The -- venv flag installs PyTorch inside the virtual environment. The default virtual environment folder is $HOME/habanalabs-venv. To override the default, run the following command:

export HABANALABS_VIRTUAL_DIR=xxxx

Model References Requirements

Some PyTorch models need additional Python packages. They can be installed using Python requirements files provided in Model References repository. Refer to Model References repository for detailed instructions on running PyTorch models.

Set up Python for Models

Using your own models requires setting Python 3.8 as the default Python version.

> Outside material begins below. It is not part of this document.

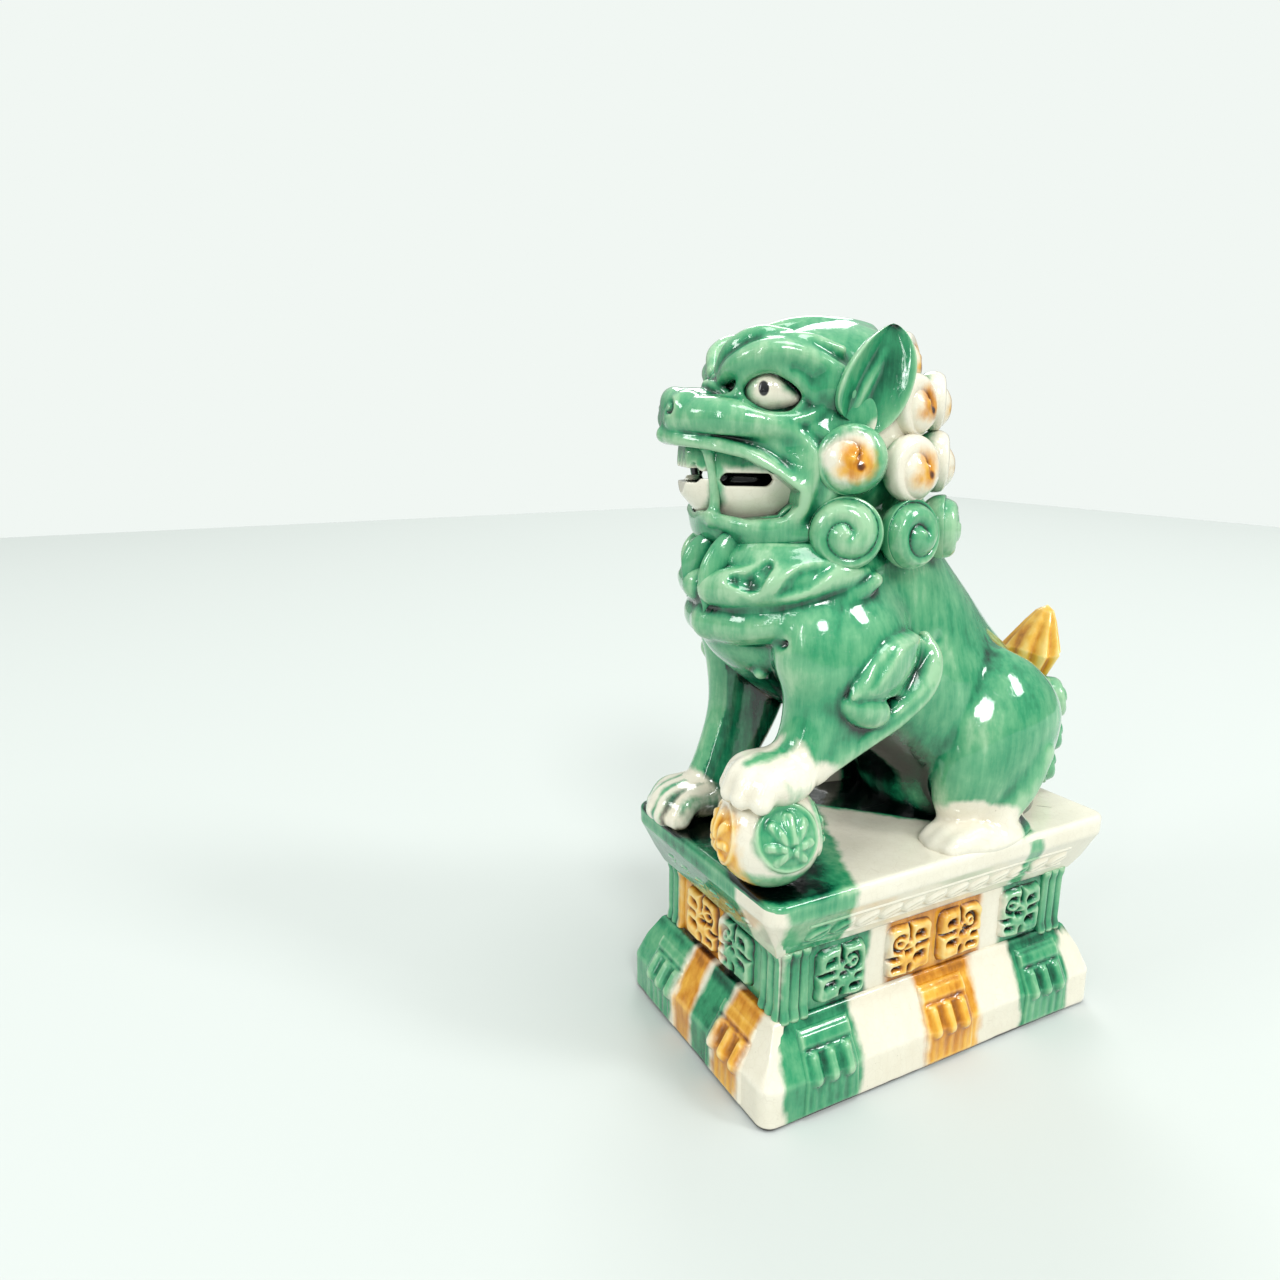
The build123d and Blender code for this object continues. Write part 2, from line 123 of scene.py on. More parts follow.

If Python 3.8 is not the default version, replace any call to the Python command on your model with $PYTHON and define the environment variable as below:

export PYTHON=/usr/bin/python3.8

Running models from Intel Gaudi Model References GitHub repository, requires the PYTHON environment variable to match the supported Python release:

export PYTHON=/usr/bin/<python version>

Note

Python 3.8 is the supported Python release for all Operating Systems except for Ubuntu22.04. Refer to the Support Matrix for a full list of supported Operating Systems and Python versions.